List each line holding the string "Blender".

[Exercise data]
········

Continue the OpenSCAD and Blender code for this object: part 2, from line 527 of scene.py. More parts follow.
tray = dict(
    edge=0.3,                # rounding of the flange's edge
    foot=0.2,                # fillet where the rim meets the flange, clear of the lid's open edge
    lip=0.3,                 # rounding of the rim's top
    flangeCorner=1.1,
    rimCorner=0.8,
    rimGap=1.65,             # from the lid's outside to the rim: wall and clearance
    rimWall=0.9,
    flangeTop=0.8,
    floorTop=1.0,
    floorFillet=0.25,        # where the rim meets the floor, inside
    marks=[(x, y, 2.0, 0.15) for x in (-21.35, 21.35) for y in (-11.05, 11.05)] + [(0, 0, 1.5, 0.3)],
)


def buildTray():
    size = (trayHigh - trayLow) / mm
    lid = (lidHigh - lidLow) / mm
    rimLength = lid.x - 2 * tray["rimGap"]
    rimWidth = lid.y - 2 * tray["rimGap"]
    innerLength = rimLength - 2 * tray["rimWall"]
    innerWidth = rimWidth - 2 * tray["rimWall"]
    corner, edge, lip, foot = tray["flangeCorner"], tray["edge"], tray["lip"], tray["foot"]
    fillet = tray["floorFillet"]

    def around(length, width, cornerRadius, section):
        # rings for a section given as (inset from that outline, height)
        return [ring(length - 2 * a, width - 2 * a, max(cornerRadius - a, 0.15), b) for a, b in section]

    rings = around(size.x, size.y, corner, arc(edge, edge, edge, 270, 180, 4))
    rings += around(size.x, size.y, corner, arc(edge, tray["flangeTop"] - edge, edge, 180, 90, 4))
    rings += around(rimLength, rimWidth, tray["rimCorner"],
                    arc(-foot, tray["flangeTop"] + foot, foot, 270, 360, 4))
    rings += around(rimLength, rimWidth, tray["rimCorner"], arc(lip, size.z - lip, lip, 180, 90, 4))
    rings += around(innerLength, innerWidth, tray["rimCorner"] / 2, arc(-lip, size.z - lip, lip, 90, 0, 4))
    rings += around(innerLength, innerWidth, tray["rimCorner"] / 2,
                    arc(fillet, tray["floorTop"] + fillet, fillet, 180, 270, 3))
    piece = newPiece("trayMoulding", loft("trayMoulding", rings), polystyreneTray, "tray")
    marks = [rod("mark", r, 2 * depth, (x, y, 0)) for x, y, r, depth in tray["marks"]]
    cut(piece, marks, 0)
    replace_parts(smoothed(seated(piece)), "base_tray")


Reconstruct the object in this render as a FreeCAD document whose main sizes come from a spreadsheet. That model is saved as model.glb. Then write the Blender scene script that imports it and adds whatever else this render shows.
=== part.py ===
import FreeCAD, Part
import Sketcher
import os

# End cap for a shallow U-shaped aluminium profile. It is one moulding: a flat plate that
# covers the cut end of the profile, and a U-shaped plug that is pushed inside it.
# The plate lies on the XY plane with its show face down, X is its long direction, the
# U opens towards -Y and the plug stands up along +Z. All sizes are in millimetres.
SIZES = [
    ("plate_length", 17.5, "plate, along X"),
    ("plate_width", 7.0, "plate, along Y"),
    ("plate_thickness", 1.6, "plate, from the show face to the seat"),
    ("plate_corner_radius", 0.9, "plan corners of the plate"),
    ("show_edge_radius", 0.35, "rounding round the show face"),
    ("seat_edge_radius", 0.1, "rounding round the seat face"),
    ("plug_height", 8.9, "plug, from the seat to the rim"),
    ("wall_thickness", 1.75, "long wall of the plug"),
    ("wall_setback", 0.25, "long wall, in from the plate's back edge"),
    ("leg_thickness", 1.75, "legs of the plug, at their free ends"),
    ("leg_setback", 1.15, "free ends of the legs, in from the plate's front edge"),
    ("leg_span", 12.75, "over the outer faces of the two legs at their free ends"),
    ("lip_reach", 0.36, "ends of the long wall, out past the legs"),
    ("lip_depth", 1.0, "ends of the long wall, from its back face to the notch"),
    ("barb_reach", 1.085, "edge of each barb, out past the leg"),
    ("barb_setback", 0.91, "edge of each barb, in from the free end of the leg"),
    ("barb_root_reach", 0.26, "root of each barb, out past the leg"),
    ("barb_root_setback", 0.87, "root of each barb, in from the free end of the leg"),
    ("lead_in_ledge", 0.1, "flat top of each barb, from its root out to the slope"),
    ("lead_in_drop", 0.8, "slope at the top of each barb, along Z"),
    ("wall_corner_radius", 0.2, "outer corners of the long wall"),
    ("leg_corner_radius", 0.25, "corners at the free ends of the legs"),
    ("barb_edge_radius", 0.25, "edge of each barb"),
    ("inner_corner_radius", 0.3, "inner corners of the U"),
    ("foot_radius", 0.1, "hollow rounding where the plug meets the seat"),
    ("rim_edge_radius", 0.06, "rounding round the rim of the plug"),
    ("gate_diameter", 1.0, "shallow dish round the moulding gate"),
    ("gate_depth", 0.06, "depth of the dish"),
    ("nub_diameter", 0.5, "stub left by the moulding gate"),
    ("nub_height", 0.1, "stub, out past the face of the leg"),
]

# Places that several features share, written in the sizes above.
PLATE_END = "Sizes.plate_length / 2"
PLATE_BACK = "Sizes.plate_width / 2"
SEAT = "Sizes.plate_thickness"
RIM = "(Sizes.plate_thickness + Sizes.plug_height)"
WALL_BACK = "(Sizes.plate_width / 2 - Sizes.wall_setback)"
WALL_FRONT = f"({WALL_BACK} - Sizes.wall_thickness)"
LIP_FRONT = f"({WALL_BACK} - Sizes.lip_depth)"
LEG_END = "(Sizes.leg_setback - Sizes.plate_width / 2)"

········

[Result below]
Continue the OpenSCAD and Blender code for this object: part 2, from line 527 of scene.py. More parts follow.
Reconstruct the object in this render as a FreeCAD document whose main sizes come from a spreadsheet. That model is saved as model.glb. Then write the Blender scene script that imports it and adds whatever else this render shows.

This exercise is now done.